GIVEN PROBLEM
Identify all lines below that hold "this" and collect them.

PROVIDED DATA
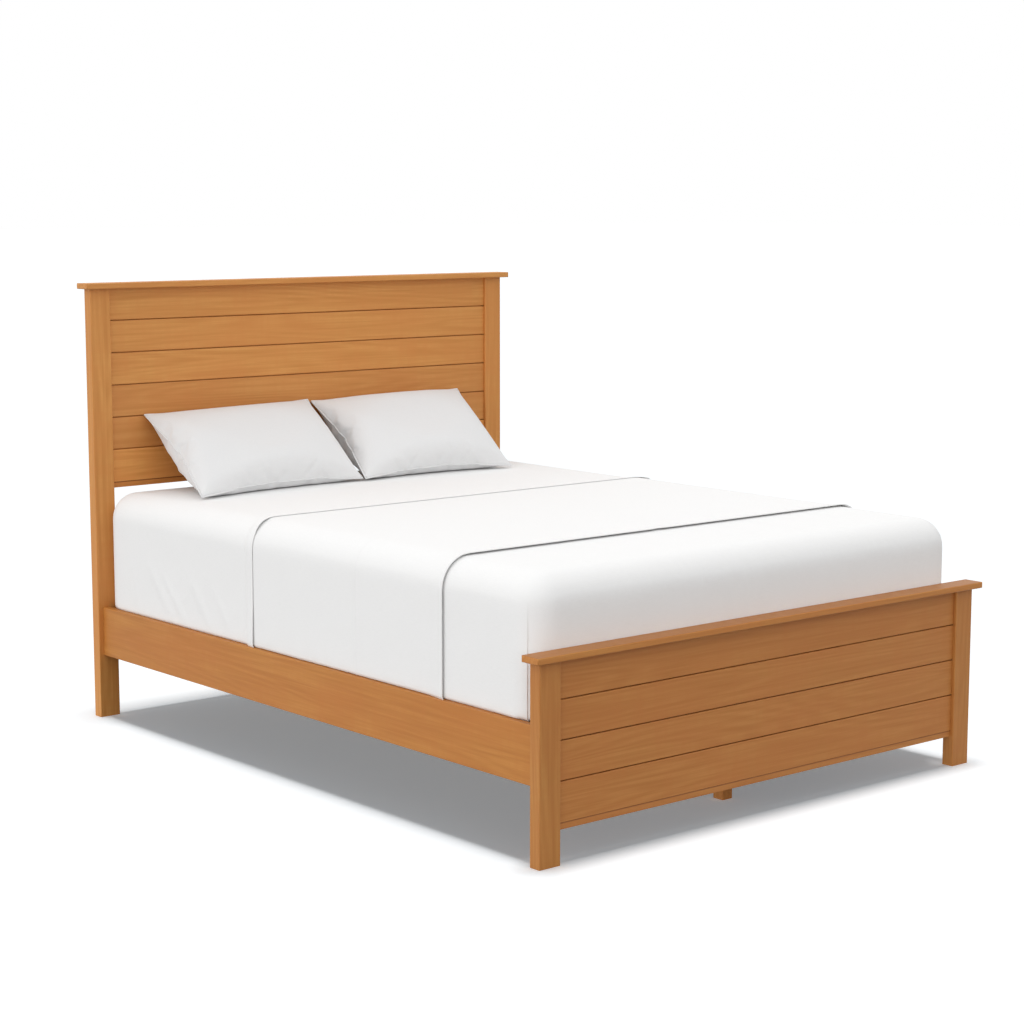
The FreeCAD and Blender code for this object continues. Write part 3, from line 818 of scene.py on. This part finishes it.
def make_top_sheet():
    """The top sheet over the head end, its turned-down edge lapped over the cover's fold."""
    piece = bedding_form("top_sheet_cloth", "top_sheet")
    trim_hem(piece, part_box("top_sheet")[0].z)
    score_along(piece, [lap_start + lap_slope * step / 4 for step in range(5)])
    cut_end(piece, sheet_edge_place, -1)
    stop_editing()
    raise_folds(piece, SHEET_FOLDS)
    lap_over_cover(piece)
    resume_editing(piece)
    hem = cord_along(piece, sheet_hem_radius)
    thicken(piece, sheet_thickness)
    piece = join([piece, hem])
    finish_soft(piece, "top_sheet", "mattress", SHEETING)


def lap_over_cover(sheet):
    """Raises the sheet's edge over the cover's fold, and a little more where it stands off."""
    rows = places(sheet)
    lap = 1 - eased_step((rows[:, 1] - lap_start) / lap_slope)
    near_edge = np.clip(1 - (rows[:, 1] - sheet_edge_place) / edge_reach, 0, 1) ** 2
    side = past_side(rows, side_start, side_ease)
    low = side * (1 - eased_step((rows[:, 2] - rail_top) / low_edge_height))
    round_bend = side * np.exp(-((rows[:, 2] - bend_edge_place) / bend_edge_reach) ** 2)
    loose = near_edge * (edge_lift + low_edge_lift * low + bend_edge_lift * round_bend)
    above = np.clip((rows[:, 2] - rail_top + rail_ease) / rail_ease, 0, 1)
    moved = rows + directions(sheet) * ((lap * lap_lift + loose) * above)[:, None]
    moved[:, 1] -= lap_run * side * near_edge
    place_points(sheet, moved)


def make_cover():
    """The cover and its turned-back head end."""
    under = bedding_form("cover_cloth", "cover")
    trim_hem(under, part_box("cover")[0].z)
    score_along(under, (corner_flap_place, corner_flap_place - corner_flap_step))
    cut_end(under, cover_fold_place, 1)
    roll = cord_along(under, cover_thickness)
    raise_folds(under, COVER_FOLDS)
    lay_corner_flaps(under)
    thicken(under, cover_thickness)
    band = bedding_form("cover_band", "band")
    trim_hem(band, rail_top)
    cut_off(band, (0, cover_fold_place, 0), (0, 1, 0))
    score_along(band, [free_edge_place + hem_reach * share for share in (2, 1, 0.5, 0.25)])
    score_along(band, [crease_place + crease_width * side for side in (-1, 0, 1)])
    cut_end(band, free_edge_place, -1)
    stop_editing()
    raise_folds(band, COVER_FOLDS)
    press_crease(band)
    lift_free_edge(band)
    resume_editing(band)
    hem = cord_along(band, hem_radius)
    thicken(band, band_thickness)
    piece = join([under, band, roll, hem])
    finish_soft(piece, "cover", "mattress", COVER_CLOTH)


def lay_corner_flaps(cover):
    """The folded corners at the foot: the side's flap ends in an upright edge short of the
    corner, and the tuck under it ends in another on the foot face."""
    rows = places(cover)
    past = rows[:, 1] - corner_flap_place
    side = (past > -corner_flap_step / 2) * np.clip(1 - past / corner_flap_fade, 0, 1)
    side = side * (np.abs(rows[:, 0]) > side_face_place)
    foot = past_side(rows, corner_flap_reach, corner_flap_ease) * (rows[:, 1] < foot_face_place)
    upward = np.clip((corner_flap_top - rows[:, 2]) / corner_flap_fade, 0, 1)
    above = rows[:, 2] > rail_top + rail_gap
    lift = corner_flap_lift * (side + foot) * upward * above
    place_points(cover, rows + directions(cover) * lift[:, None])


def press_crease(band):
    """The sharp crease down the sides that is left from folding the cover away."""
    rows = places(band)
    on_crease = np.abs(rows[:, 1] - crease_place) < crease_width / 4
    lift = crease_height * on_crease * past_side(rows, crease_start, crease_ease)
    place_points(band, rows + directions(band) * lift[:, None])


def lift_free_edge(band):
    """Raises the turned-back end a little off the cover below, towards its free edge."""
    rows = places(band)
    share = np.clip(1 - (rows[:, 1] - free_edge_place) / (2 * hem_reach), 0, 1) ** 2
    place_points(band, rows + directions(band) * (share * hem_lift)[:, None])


def finish_soft(piece, node, body, material):
    """Shades a soft piece, gives it its cloth and its body, and hides its node."""
    smooth_shaded(piece, cloth_shading)
    piece.data.materials.clear()
    piece.data.materials.append(material)
    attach(piece, body)
    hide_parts(node)


def quilt(piece):
    """Presses diagonal lines of stitching into the flat faces, so that soft diamonds stand up."""
    rows, out = places(piece), directions(piece)
    first = np.abs(np.sin(np.pi * (rows[:, 0] + rows[:, 1]) / quilt_spacing))
    second = np.abs(np.sin(np.pi * (rows[:, 0] - rows[:, 1]) / quilt_spacing))
    sunk = quilt_depth * (1 - np.sqrt(first * second)) * eased_step(np.abs(out[:, 2]) * 4 - 3)
    place_points(piece, rows - out * sunk[:, None])


def bind_borders(piece, heights):
    """Draws the sides in along level lines and lays a round tape into each."""
    for height in heights:
        score(piece, (0, 0, height), (0, 0, 1))
    rows = places(piece)
    pinch = sum(np.exp(-((rows[:, 2] - height) / tape_pinch) ** 2) for height in heights)
    level = directions(piece) * (1, 1, 0)
    place_points(piece, rows - level * (tape_inset * pinch)[:, None])
    tapes = []
    for height in heights:
        start_editing(piece)
        pick_edges(piece, lambda a, b: max(abs(a.z - height), abs(b.z - height)) < on_tape_line)
        tapes.append(cord_along(piece, tape_radius))
    return join([piece] + tapes)


def make_mattress():
    """The mattress, firm, quilted and bound with tape along the top and the bottom border."""
    low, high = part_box("mattress")
    piece = rounded_block("mattress_pad", low, high, corner_radius, border_radius)
    even_mesh(piece, pad_step)
    quilt(piece)
    piece = bind_borders(piece, (low.z + lower_tape_height, high.z - border_radius))
    finish_soft(piece, "mattress", "mattress", TICKING)


def make_foundation():
    """The padded foundation under the mattress, bound with tape like it."""
    low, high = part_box("foundation")
    piece = rounded_block("foundation_pad", low, high, foundation_corner, foundation_border)
    even_mesh(piece, pad_step)
    piece = bind_borders(piece, (low.z + lower_tape_height, high.z - lower_tape_height))
    finish_soft(piece, "foundation", "foundation", TICKING)


def sewn_case():
    """Two panels of cloth, sewn together along their edges and hardly parted."""
    bpy.ops.object.select_all(action="DESELECT")
    bpy.ops.mesh.primitive_grid_add(x_subdivisions=case_columns, y_subdivisions=case_rows, size=1)
    panel = bpy.context.object
    panel.name = panel.data.name = "pillow_case"
    panel.scale = case_size
    bpy.ops.object.transform_apply(location=True, rotation=True, scale=True)
    seam = panel.vertex_groups.new(name="seam")
    half = np.array(case_size[:2]) / 2
    rows = places(panel)
    inward = (half - np.abs(rows[:, :2])).min(axis=1)
    seam.add(np.flatnonzero(inward < on_line).tolist(), 1.0, "REPLACE")
    rows[:, 2] = case_depth * (inward > on_line)
    place_points(panel, rows)
    back = panel.copy()
    back.data = panel.data.copy()
    bpy.context.collection.objects.link(back)
    rows[:, 2] *= -1
    place_points(back, rows)
    start_editing(back)
    bpy.ops.mesh.select_all(action="SELECT")
    bpy.ops.mesh.flip_normals()
    stop_editing()
    case = join([panel, back])
    start_editing(case)
    bpy.ops.mesh.select_all(action="SELECT")
    bpy.ops.mesh.remove_doubles(threshold=same_seam_point)
    stop_editing()
    return case


def blow_up(case):
    """Fills the case until it is plump, as cloth that is pressed from inside."""
    select_only(case)
    cloth = case.modifiers.new("filling", "CLOTH")
    rules = cloth.settings
    rules.quality = 6
    rules.mass = 0.3
    rules.tension_stiffness = 25
    rules.compression_stiffness = 25
    rules.shear_stiffness = 8
    rules.bending_stiffness = 1.2
    rules.use_pressure = True
    rules.uniform_pressure_force = case_pressure
    rules.effector_weights.gravity = 0
    cloth.collision_settings.use_collision = False
    cloth.point_cache.frame_end = case_frames
    scene = bpy.context.scene
    for frame_number in range(1, case_frames + 1):
        scene.frame_set(frame_number)
    bpy.ops.object.modifier_apply(modifier=cloth.name)
    scene.frame_set(1)


def draw_share(axis, rows):
    """How much of its draw the seam nearest to each point keeps."""
    if axis == 0:
        return seam_draw_shares["side"]
    return np.where(rows[:, 1] > 0, seam_draw_shares["upper"], seam_draw_shares["lower"])


def ease_seams(case, flat):
    """Lets out part of the draw of the seams, so that the case keeps nearly straight sides."""
    rows = places(case)
    half = np.array(case_size[:2]) / 2
    corner = np.abs(rows[:, :2]).max(axis=0)
    eased = rows.copy()
    for axis in (0, 1):
        on_side = np.abs(np.abs(flat[:, axis]) - half[axis]) < on_line
        across = np.abs(rows[on_side, 1 - axis])
        order = np.argsort(across)
        out = np.abs(rows[on_side, axis])
        reach = np.interp(np.abs(rows[:, 1 - axis]), across[order], out[order])
        draw = (corner[axis] - reach) * draw_share(axis, rows)
        eased[:, axis] *= (corner[axis] - draw) / reach
    place_points(case, eased)


def eased_front(rise, along, above, wide, high, upper_slope):
    """The front's rise, kept to gentle slopes near the upper seam and the side seams."""
    limits = (rise, (high - above) * upper_slope, (wide - along) * right_slope, along * left_slope)
    return sum(np.maximum(limit, 1e-6) ** -4 for limit in limits) ** -0.25


def pillow_from(case, side, mirrored):
    """One pillow, laid between its four corners on the bed and against the headboard."""
    piece = case.copy()
    piece.data = case.data.copy()
    bpy.context.collection.objects.link(piece)
    piece.name = piece.data.name = f"pillow_{side}_case"
    rows = places(piece)
    half = np.abs(rows[:, :2]).max(axis=0)
    across, up = ((rows[:, :2] / half + 1) / 2).T
    if mirrored:
        across = 1 - across
        rows[:, 2] *= -1
    tips = np.array(pillow_tips[side])
    lower = tips[0] + (tips[1] - tips[0]) * across[:, None]
    lower[:, 2] += lower_seam_lift * np.sin(np.pi * across)
    upper = tips[2] + (tips[3] - tips[2]) * across[:, None]
    out = np.cross(tips[1] - tips[0], tips[2] - tips[0])
    out /= np.linalg.norm(out)
    fullness = np.abs(rows[:, 2]) / np.abs(rows[:, 2]).max()
    rise = pillow_crown * fullness ** pillow_fullness
    wide, high = np.linalg.norm(tips[1] - tips[0]), np.linalg.norm(tips[2] - tips[0])
    front = eased_front(rise, across * wide, up * high, wide, high, upper_slopes[side])
    rise = np.where(rows[:, 2] > 0, front, -rise)
    laid = lower + (upper - lower) * up[:, None] + out * rise[:, None]
    laid[:, 1] = np.minimum(laid[:, 1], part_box("head_plank_6")[0].y - headboard_clearance)
    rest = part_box("mattress")[1].z + LAYERS["top_sheet"][0] + pillow_clearance
    near_seam = np.clip(1 - up * high / lower_gap_depth, 0, 1)
    gap = lower_gap_height * near_seam * np.sin(np.pi * across)
    laid[:, 2] = np.maximum(laid[:, 2], rest + gap)
    place_points(piece, laid)
    start_editing(piece)
    bpy.ops.mesh.select_mode(type="VERT")
    bpy.ops.object.vertex_group_set_active(group="seam")
    bpy.ops.object.vertex_group_select()
    piping = cord_along(piece, piping_radius)
    select_only(piece)
    finer = piece.modifiers.new("finer", "SUBSURF")
    finer.levels = finer.render_levels = 1
    bpy.ops.object.modifier_apply(modifier=finer.name)
    piece = join([piece, piping])
    piece.vertex_groups.clear()
    finish_soft(piece, f"pillow_{side}", f"pillow_{side}", PILLOW_CLOTH)


def make_pillows():
    """Two pillows, sewn and filled as one case and then laid as two."""
    case = sewn_case()
    flat = places(case)
    blow_up(case)
    ease_seams(case, flat)
    pillow_from(case, "left", False)
    pillow_from(case, "right", True)
    bpy.data.objects.remove(case)


STEEL = steel("zinc_steel")
TICKING = ticking("ticking")
SHEETING = cloth("sheeting", cloth_white, cloth_rumple)
COVER_CLOTH = cloth("cover_cloth", cloth_white, cloth_rumple)
PILLOW_CLOTH = cloth("pillow_cloth", pillow_white, pillow_rumple)

dress_hard_pieces()
make_foundation()
make_mattress()
make_bottom_sheet()
make_cover()
make_top_sheet()
make_pillows()


# Floor, light and camera


def make_floor():
    """A plain pale floor that keeps the bed's shadow."""
    bpy.ops.object.select_all(action="DESELECT")
    bpy.ops.mesh.primitive_plane_add(size=floor_size, location=(0, 0, 0))
    floor = bpy.context.object
    floor.name = "floor"
    material, tree, shader, position = new_material("floor", 1.0, 0.0)
    path = tree.nodes.new("ShaderNodeLightPath")
    seen = arithmetic(tree, "MAXIMUM", path.outputs["Is Camera Ray"], path.outputs["Is Glossy Ray"])
    colour = blend_colours(tree, seen, floor_bounced, floor_seen)
    tree.links.new(colour, shader.inputs["Base Color"])
    shader.inputs["Emission Color"].default_value = floor_glow_colour
    glow = arithmetic(tree, "MULTIPLY", seen, floor_glow)
    tree.links.new(glow, shader.inputs["Emission Strength"])
    floor.data.materials.append(material)
    return floor


def add_lamp(name, tilt, turn, strength, spread):
    """A far lamp that shines straight down, tilted and then turned."""
    bpy.ops.object.light_add(type="SUN", rotation=(tilt, 0, turn))
    lamp = bpy.context.object
    lamp.name = name
    lamp.data.energy = strength
    lamp.data.angle = spread
    return lamp


def make_light(floor):
    """The sky, which shows white behind the bed, and the lamps."""
    scene = bpy.context.scene
    scene.world = bpy.data.worlds.new("sky")
    scene.world.use_nodes = True
    tree = scene.world.node_tree
    background = tree.nodes["Background"]
    background.inputs["Color"].default_value = (1, 1, 1, 1)
    path = tree.nodes.new("ShaderNodeLightPath")
    strength = ranged(tree, path.outputs["Is Camera Ray"], 0.0, 1.0, sky_strength, 1.0)
    tree.links.new(strength, background.inputs["Strength"])
    overhead = add_lamp("overhead_lamp", 0.0, 0.0, floor_lamp_strength, floor_lamp_spread)
    overhead.light_linking.receiver_collection = linked("lit_floor", floor, "INCLUDE")
    all_but_floor = linked("lit_bed", floor, "EXCLUDE")
    dome = add_lamp("dome_lamp", 0.0, 0.0, dome_strength, dome_spread)
    dome.light_linking.receiver_collection = all_but_floor
    left = add_lamp("left_lamp", left_tilt, left_turn, left_strength, left_spread)
    left.light_linking.receiver_collection = all_but_floor
    left.light_linking.blocker_collection = all_but_floor


def linked(name, piece, state):
    """What a lamp lights: this piece alone, or all but this piece."""
    lit = bpy.data.collections.new(name)
    lit.objects.link(piece)
    lit.collection_objects[0].light_linking.link_state = state
    return lit


def make_camera():
    """The camera that sees the bed as in the photograph."""
    bpy.ops.object.camera_add(location=camera_place, rotation=(camera_tilt, 0, camera_turn))
    camera = bpy.context.object
    camera.data.lens = camera_lens
    camera.data.clip_end = floor_size * 2
    bpy.context.scene.camera = camera


make_light(make_floor())
make_camera()
bpy.context.scene.view_settings.view_transform = "Standard"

RESPONSE TO THE TASK
The FreeCAD and Blender code for this object continues. Write part 3, from line 818 of scene.py on. This part finishes it.
    """What a lamp lights: this piece alone, or all but this piece."""